The parameter 𝐶, commonly referred to as the regularization parameter, controls the trade-off between achieving a low error on the training data and minimizingthe model complexity for better generalization to new data. A higher value of 𝐶 tries to fit the training set as well as possible (higher model complexity), while a lower value leads to a model that might not perform as well on the training set but is better at generalizing.

On the other hand, 𝑑𝑒𝑔𝑟𝑒𝑒 pertains to the degree of the polynomial kernel function and is crucial for defining the complexity of the decision surface. A higher 𝑑𝑒𝑔𝑟𝑒𝑒 results in more complex decision boundaries, capable of capturing more intricate patterns in the data. However, this also increases the risk of overfitting, particularly in scenarios with noise and limited data samples.

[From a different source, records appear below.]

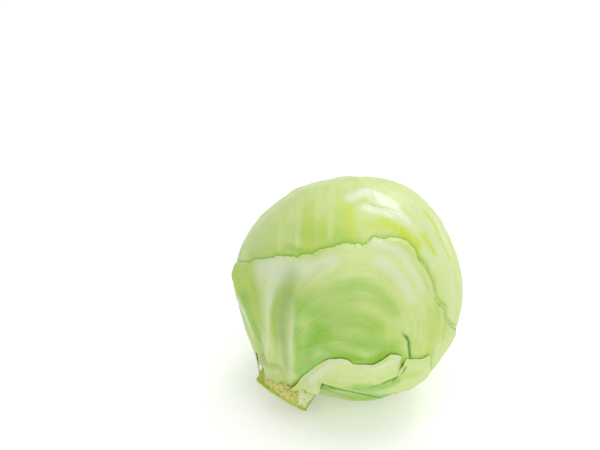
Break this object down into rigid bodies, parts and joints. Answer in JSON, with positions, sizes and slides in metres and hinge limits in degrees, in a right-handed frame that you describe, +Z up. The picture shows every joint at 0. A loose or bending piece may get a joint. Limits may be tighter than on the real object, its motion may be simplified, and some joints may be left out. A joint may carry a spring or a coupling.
{
  "type": "white cabbage",
  "caption": "Whole white cabbage lying on its side on a cut stem stub: a dense round head wrapped in thin ribbed leaves, the outer ones torn.",
  "frame": {"origin": "middle of the flat spot that the cabbage rests on, straight below the centre of the head", "axes": "+Z up; the crown leans toward +X and the cut stem end points down toward -X; the large front leaf faces -X and -Y"},
  "size_m": [0.1669, 0.1732, 0.1657],
  "materials": {
    "stem_flesh": "matt, fibrous cut end",
    "inner_leaf": "satin",
    "pale_leaf": "waxy satin",
    "green_leaf": "waxy satin"
  },
  "bodies": {
    "root": {"stem": "stem_flesh", "head": "inner_leaf", "leaf_top": "pale_leaf", "leaf_back": "green_leaf", "leaf_left": "green_leaf", "leaf_under": "green_leaf", "leaf_front": "green_leaf", "leaf_lower_right": "pale_leaf"}
  },
  "joints": []
}
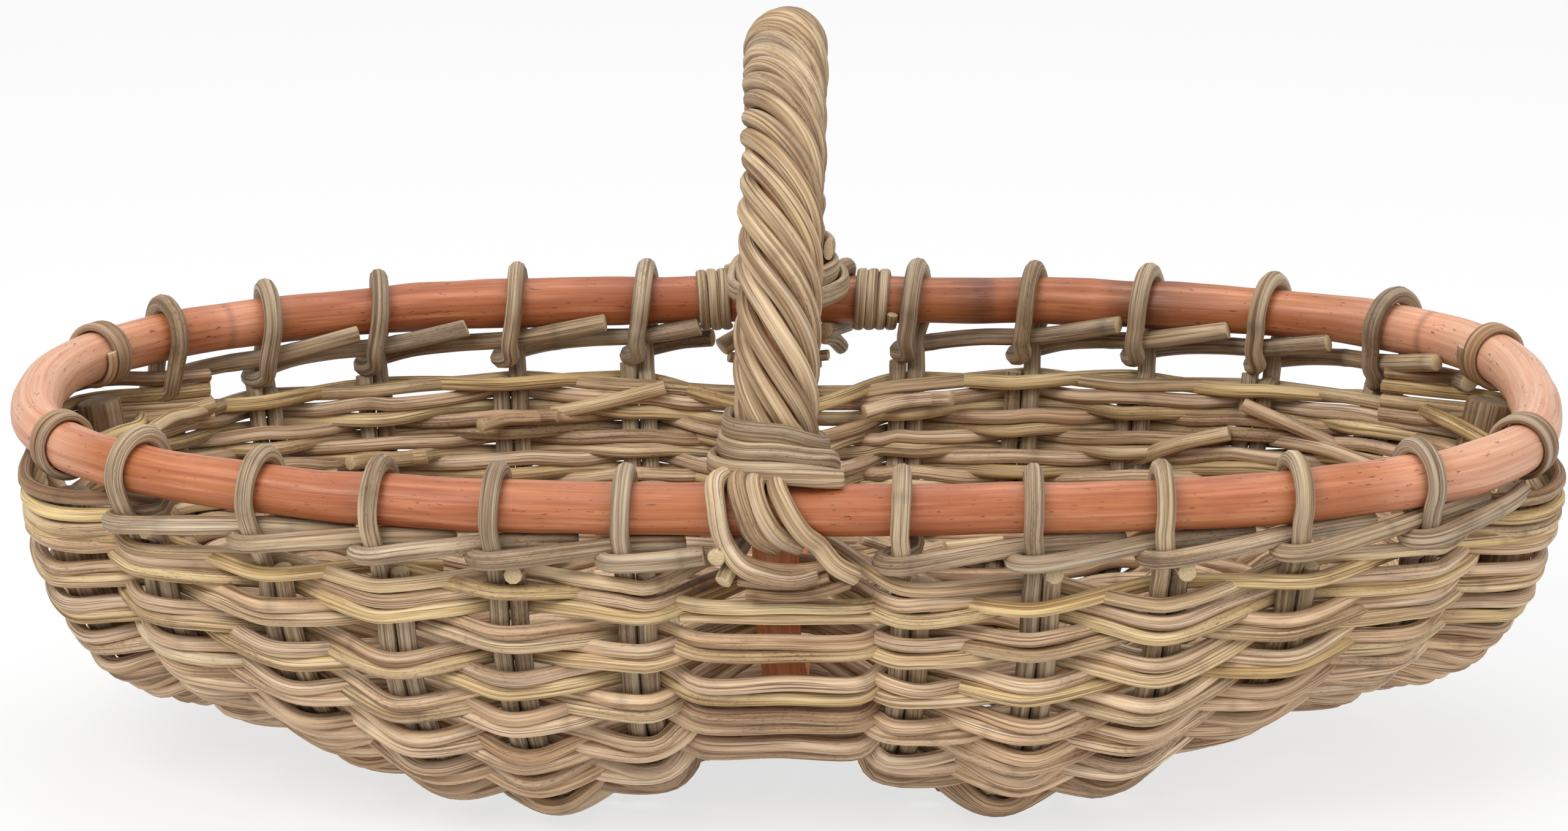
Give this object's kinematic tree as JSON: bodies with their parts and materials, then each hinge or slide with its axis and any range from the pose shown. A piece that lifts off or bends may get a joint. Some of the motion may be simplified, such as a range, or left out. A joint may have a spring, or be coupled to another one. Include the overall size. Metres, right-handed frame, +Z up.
{
  "type": "flower basket",
  "caption": "Shallow oval cane basket with a pole rim, a twisted arch handle over the middle, an openwork woven wall and a floor arched up under the handle",
  "frame": {"origin": "on the ground plane, under the middle of the basket", "axes": "X along the basket, to the right in the picture; Y across it, from the front wall to the back wall; Z up"},
  "size_m": [0.619, 0.3347, 0.304],
  "materials": {
    "pole_cane": "satin",
    "handle_cane": "satin",
    "stake_cane": "matte",
    "weaver_cane": "matte",
    "mat_cane": "matte",
    "binding_cane": "satin"
  },
  "bodies": {
    "root": {"rim_hoop": "pole_cane", "handle_hoop": "pole_cane", "runner_front": "pole_cane", "runner_back": "pole_cane", "stake_front_1": "stake_cane", "stake_front_2": "stake_cane", "stake_front_3": "stake_cane", "stake_front_4": "stake_cane", "stake_front_5": "stake_cane", "stake_front_6": "stake_cane", "stake_front_7": "stake_cane", "stake_front_8": "stake_cane", "stake_front_9": "stake_cane", "stake_front_10": "stake_cane", "stake_back_1": "stake_cane", "stake_back_2": "stake_cane", "stake_back_3": "stake_cane", "stake_back_4": "stake_cane", "stake_back_5": "stake_cane", "stake_back_6": "stake_cane", "stake_back_7": "stake_cane", "stake_back_8": "stake_cane", "stake_back_9": "stake_cane", "stake_back_10": "stake_cane", "weaver_row_01": "weaver_cane", "weaver_row_02": "weaver_cane", "weaver_row_03": "weaver_cane", "weaver_row_04": "weaver_cane", "weaver_row_05": "weaver_cane", "weaver_row_06": "weaver_cane", "weaver_row_07": "weaver_cane", "weaver_row_08": "weaver_cane", "weaver_row_09": "weaver_cane", "weaver_row_10": "weaver_cane", "weaver_row_11": "weaver_cane", "weaver_row_12": "weaver_cane", "weaver_row_13": "weaver_cane", "base_mat": "mat_cane", "handle_strand_1": "handle_cane", "handle_strand_2": "handle_cane", "handle_strand_3": "handle_cane", "handle_strand_4": "handle_cane", "handle_strand_5": "handle_cane", "handle_strand_6": "handle_cane", "handle_strand_7": "handle_cane", "handle_strand_8": "handle_cane", "foot_binding_front": "binding_cane", "foot_binding_back": "binding_cane", "rim_wrap_left": "binding_cane", "rim_wrap_right": "binding_cane", "corner_wrap_1": "binding_cane", "corner_wrap_2": "binding_cane", "corner_wrap_3": "binding_cane", "corner_wrap_4": "binding_cane"}
  },
  "joints": []
}
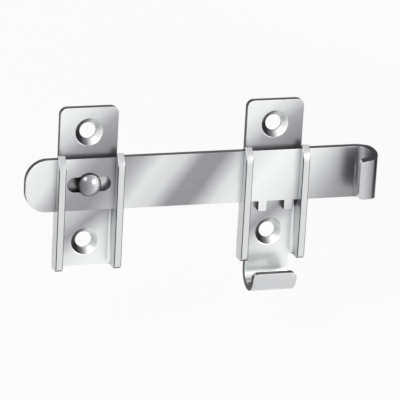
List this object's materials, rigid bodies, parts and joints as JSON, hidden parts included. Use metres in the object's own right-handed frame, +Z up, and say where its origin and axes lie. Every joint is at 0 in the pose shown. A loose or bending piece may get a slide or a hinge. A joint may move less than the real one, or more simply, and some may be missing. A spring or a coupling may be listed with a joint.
{
  "type": "padbolt",
  "caption": "Flat sliding bar held by a headed stud in two folded, open-topped screw-on brackets, with a rolled pull and a rolled hook.",
  "frame": {"origin": "midway between the left bracket's two screw holes, on its back face, where it meets the wall", "axes": "+X along the bar towards the pull, +Y into the wall, +Z up"},
  "size_m": [0.1218, 0.0152, 0.0666],
  "materials": {
    "bracket_steel": "zinc plated, satin",
    "bar_steel": "zinc plated, drawn along the bar",
    "stud_steel": "zinc plated, turned"
  },
  "bodies": {
    "brackets": {"left_bracket": "bracket_steel", "right_bracket": "bracket_steel", "stop_stud": "stud_steel"},
    "bolt": {"bolt_bar": "bar_steel"}
  },
  "joints": [
    {"name": "bolt_slide", "type": "slide", "parent": "brackets", "child": "bolt", "axis": [1, 0, 0], "range_m": [-0.0033, 0.0013]}
  ]
}
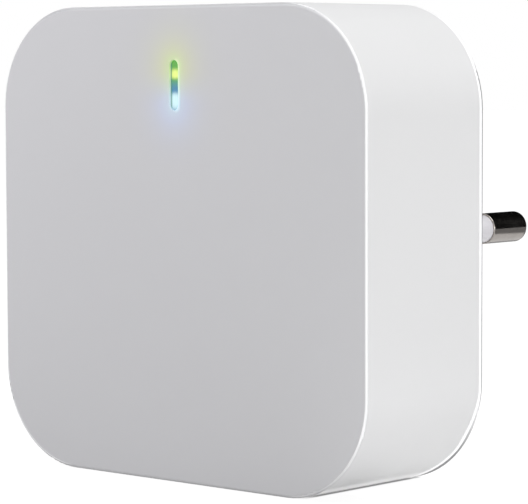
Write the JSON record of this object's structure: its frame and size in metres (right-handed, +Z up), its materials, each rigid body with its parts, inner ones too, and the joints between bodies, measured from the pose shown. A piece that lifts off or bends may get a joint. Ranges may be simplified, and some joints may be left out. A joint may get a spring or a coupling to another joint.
{
  "type": "zigbee gateway",
  "caption": "Plug-in wireless gateway: flat white rounded box with a lit upright slot, a reset button on its side and a round-pin mains plug on its rear.",
  "frame": {"origin": "middle of the plug base's end face, where it meets the socket", "axes": "+Y from the front face to the pins' tips, +X to the right seen from the front, +Z up"},
  "size_m": [0.06, 0.0553, 0.057],
  "materials": {
    "housing": "satin white moulding",
    "cover": "fine-textured white moulding",
    "lens": "clear moulding",
    "shroud": "matt black",
    "lamp_green": "lit",
    "lamp_blue": "lit",
    "board": "solder mask",
    "module": "solder mask",
    "shield": "tinned",
    "chip": "moulded",
    "connector": "moulded",
    "contact": "plain",
    "screw": "zinc plated",
    "button": "satin",
    "switch": "moulded",
    "plunger": "moulded",
    "pin": "bright nickel plate",
    "sleeve": "smooth",
    "ferrite": "sintered",
    "bobbin": "moulded",
    "winding": "taped",
    "can": "sleeved can",
    "resistor": "dipped",
    "disc": "dipped"
  },
  "bodies": {
    "gateway": {"front_housing": "housing", "rear_cover": "cover", "light_guide": "lens", "light_shroud": "shroud", "led_green": "lamp_green", "led_blue": "lamp_blue", "main_board": "board", "power_board": "board", "wifi_module": "module", "wifi_shield": "shield", "mesh_module": "module", "mesh_shield": "shield", "voltage_regulator": "chip", "board_socket": "connector", "board_header": "connector", "header_pins": "contact", "housing_screws": "screw", "main_board_screws": "screw", "power_board_screws": "screw", "reset_switch": "switch", "plug_pin_left": "pin", "plug_pin_right": "pin", "pin_sleeve_left": "sleeve", "pin_sleeve_right": "sleeve", "contact_strip_left": "contact", "contact_strip_right": "contact", "transformer_core": "ferrite", "transformer_bobbin": "bobbin", "transformer_winding": "winding", "bulk_capacitor_left": "can", "bulk_capacitor_right": "can", "output_capacitor": "can", "filter_inductor": "ferrite", "fuse_resistor": "resistor", "varistor": "disc", "safety_capacitor": "disc", "bridge_rectifier": "chip", "power_controller": "chip", "output_diode": "chip"},
    "button": {"reset_button": "button", "switch_plunger": "plunger"}
  },
  "joints": [
    {"name": "reset_press", "type": "slide", "parent": "gateway", "child": "button", "axis": [1, 0, 0], "range_m": [0, 0.00035], "stiffness_N_per_m": 400, "springref_m": -0.001}
  ]
}
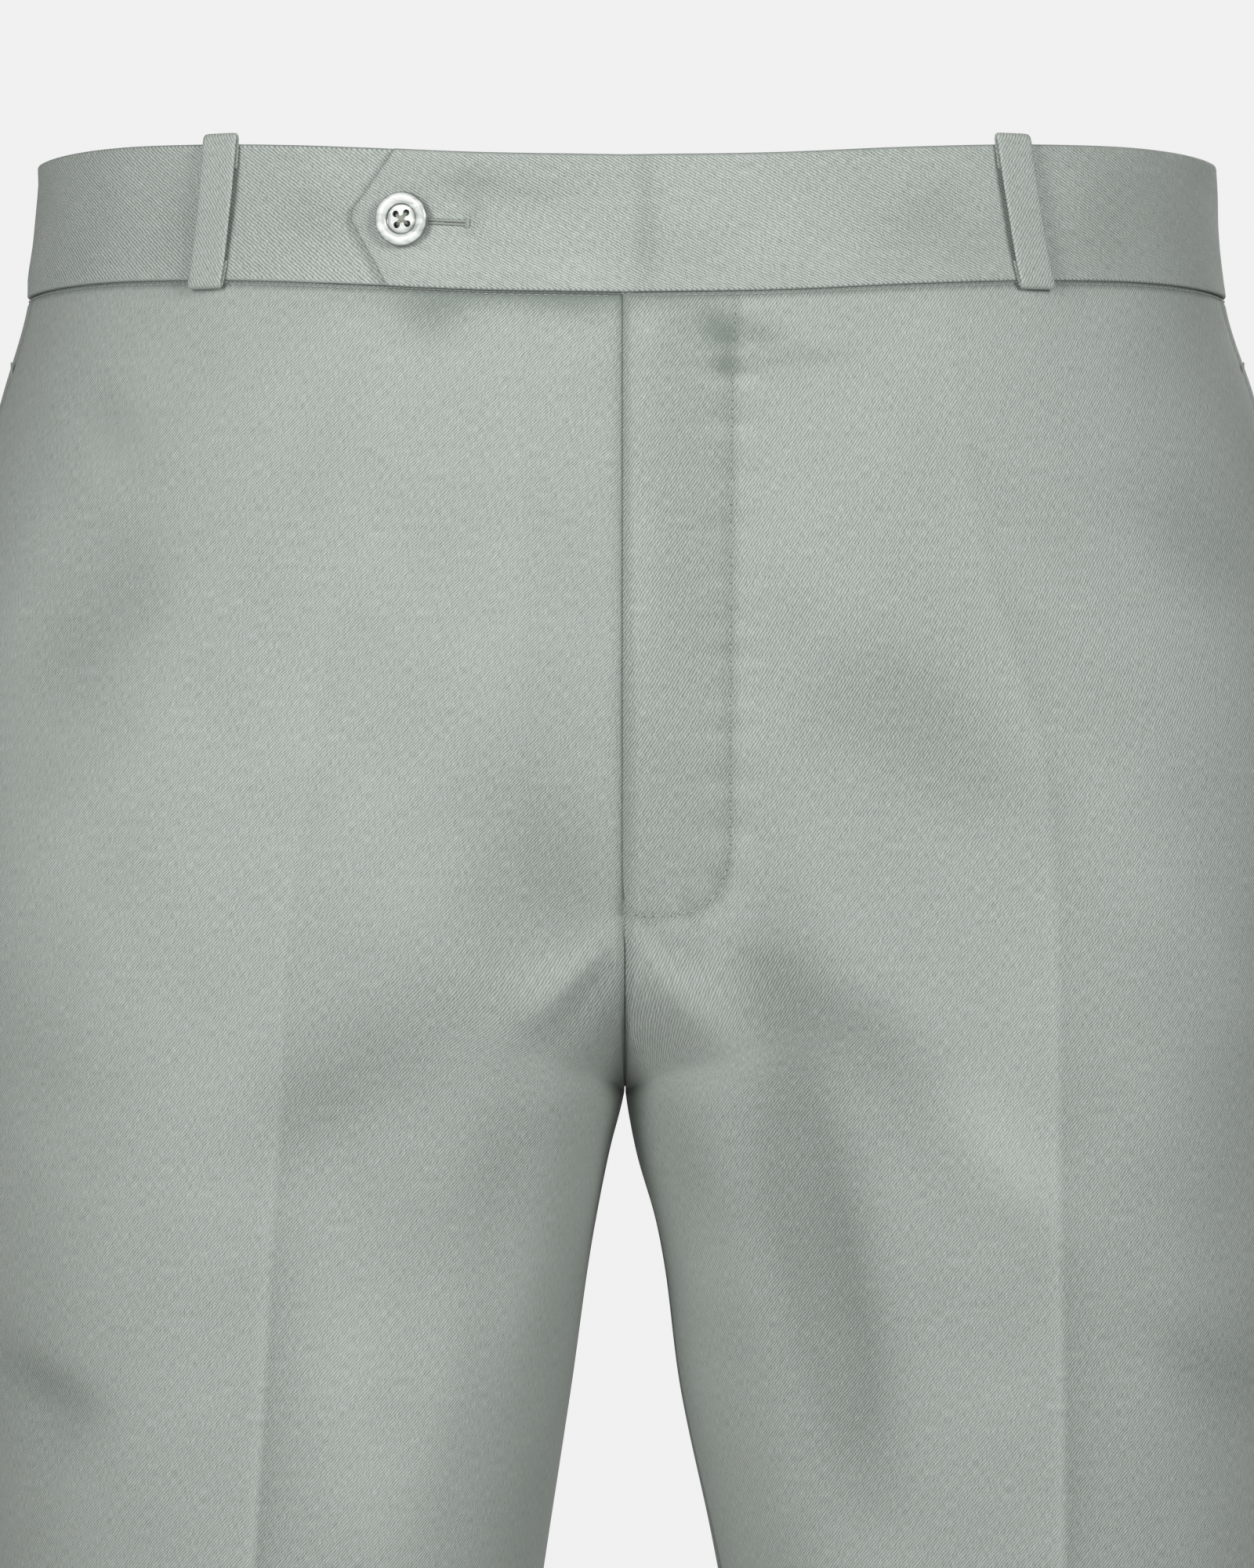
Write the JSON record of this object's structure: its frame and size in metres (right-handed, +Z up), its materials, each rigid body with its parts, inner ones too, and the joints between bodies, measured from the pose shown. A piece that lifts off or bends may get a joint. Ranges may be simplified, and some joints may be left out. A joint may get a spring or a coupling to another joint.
{
  "type": "dress trousers",
  "caption": "Flat-front dress trousers filled out with no wearer, with a pointed tab waistband, zip fly, belt loops and pressed creases.",
  "frame": {"origin": "middle of the waist opening, level with the waistband's top edge at the centre front", "axes": "+Z up along the body, -Y out of the front, +X towards the wearer's left"},
  "size_m": [0.4173, 0.2737, 1.0851],
  "materials": {
    "cloth": "sage grey worsted wool twill",
    "cloth_inside": "the same twill, seen inside",
    "button_pearl": "pearly white, polished",
    "zip_tape": "woven tape with moulded teeth",
    "zip_metal": "satin metal"
  },
  "bodies": {
    "root": {"front_right": "cloth", "front_left": "cloth", "back_right": "cloth", "back_left": "cloth", "waistband_right": "cloth", "waistband_left": "cloth", "loop_front_right": "cloth", "loop_front_left": "cloth", "loop_back_right": "cloth", "loop_back_left": "cloth", "loop_centre_back": "cloth", "fly_underlap": "cloth_inside", "pocket_facing_right": "cloth_inside", "pocket_facing_left": "cloth_inside", "button": "button_pearl", "zip": "zip_tape", "zip_slider": "zip_metal"}
  },
  "joints": []
}
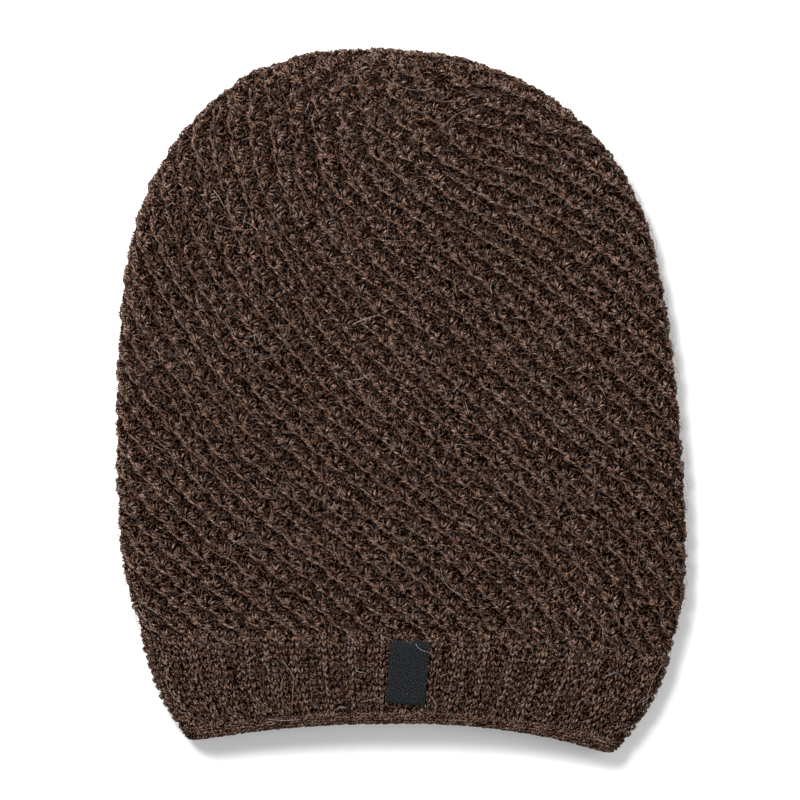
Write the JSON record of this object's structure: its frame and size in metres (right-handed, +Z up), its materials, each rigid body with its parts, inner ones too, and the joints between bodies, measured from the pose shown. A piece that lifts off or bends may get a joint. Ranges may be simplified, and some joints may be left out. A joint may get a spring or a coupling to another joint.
{
  "type": "beanie",
  "caption": "Slouchy knitted beanie lying flat, marled dark brown wool in slanting rows of clusters, with a fine-knit band and a small black woven label.",
  "frame": {"origin": "on the floor, under the middle of the box round the lying hat", "axes": "+Y from the open rim to the crown, +X to the right of the face seen from above, +Z up from the floor"},
  "size_m": [0.26, 0.3206, 0.0267],
  "materials": {
    "body_wool": "marled brown wool knitted in clusters, soft and fuzzy",
    "band_wool": "the same wool in a fine close knit, soft and fuzzy",
    "label_cloth": "smooth black woven tape"
  },
  "bodies": {
    "root": {"body": "body_wool", "band": "band_wool", "label": "label_cloth"}
  },
  "joints": []
}
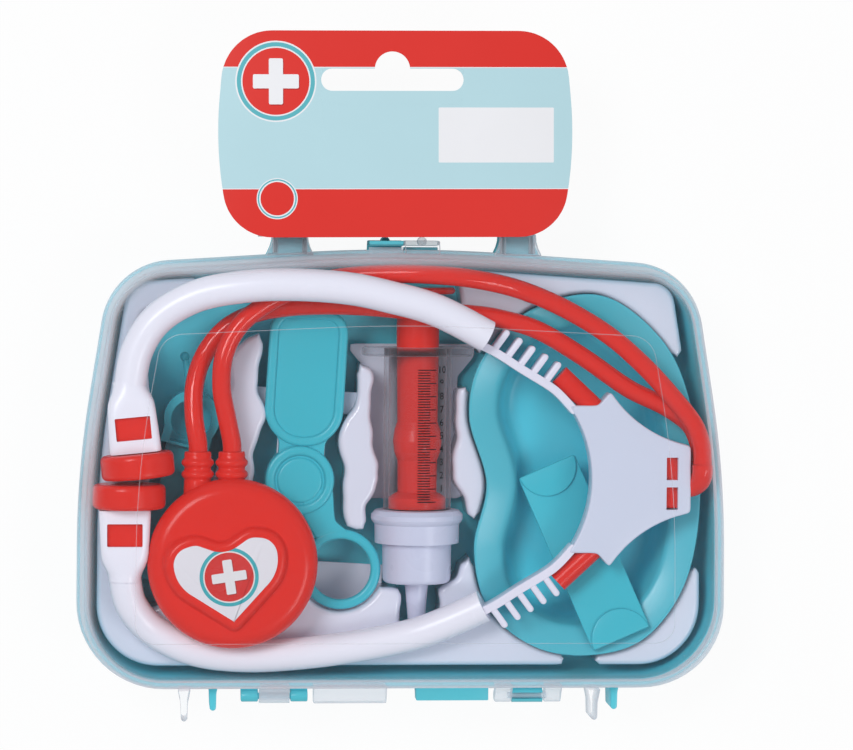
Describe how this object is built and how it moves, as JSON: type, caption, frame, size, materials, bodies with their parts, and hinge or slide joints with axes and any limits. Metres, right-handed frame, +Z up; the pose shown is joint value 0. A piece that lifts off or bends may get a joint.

As depicted in the table above, no significant differences are observed in the time consumption across various groups of hyper-parameters and features. Therefore, the average F1-score is considered for comparison. The comparison of the F1-score without post-processing is chosen as it more accurately reflects the inherent effectiveness of the different features and hyper-parameters. This following figure clearly shows that the hyperparameter group in the lower right corner achieves the highest F1-score of 0.6117 without post-processing, which is noteworthy. Consequently, 𝐶 = 1 and 𝑑𝑒𝑔𝑟𝑒𝑒 = 3 are selected as the hyperparameters for SVM, and all three features are chosen for the detection and fix process.

About the sampling rate 𝛾

GlitchProber adopts a random sampling strategy to select samples from the model’s token vocabulary 𝑉 to form the sample set 𝑆. The choice of sampling rate 𝛾 needs to balance between sample size and computational efficiency. A larger 𝛾 leads to a larger sample size and more accurate detection results but also incurs higher computational costs. Conversely, a smaller 𝛾 results in a smaller sample size and faster computation but may affect the detection performance.

Based on the experimental results obtained from testing the Llama2 model at various 𝛾 settings, it is evident that while increasing 𝛾 leads to improvements in recall and F1 scores, it also significantly raises the computational time. Specifically, the recall increases from 0.6922 at 𝛾=0.1 to 0.7457 at 𝛾=0.3, and the F1 score similarly rises from 0.8181 to 0.8543.

However, the time required for processing escalates from 61 minutes and 38 seconds to 74 minutes and 30 seconds. Beyond 𝛾=0.3, the gains in recall and F1 score continue to increase, reaching 0.7812 and 0.8772, respectively, at 𝛾=0.7, but at a disproportionate cost in time, extending up to 100 minutes and 41 seconds.

Thus, selecting a 𝛾 value within the range of 0.1 to 0.3 strikes a favorable balance between detection accuracy and computational efficiency. This range efficiently leverages the increase in recall and F1 scores without incurring the high time penalties observed at higher 𝛾 levels. This strategy ensures that GlitchProber remains practical and effective, optimizing the model’s performance and operational feasibility within a reasonable computational budget.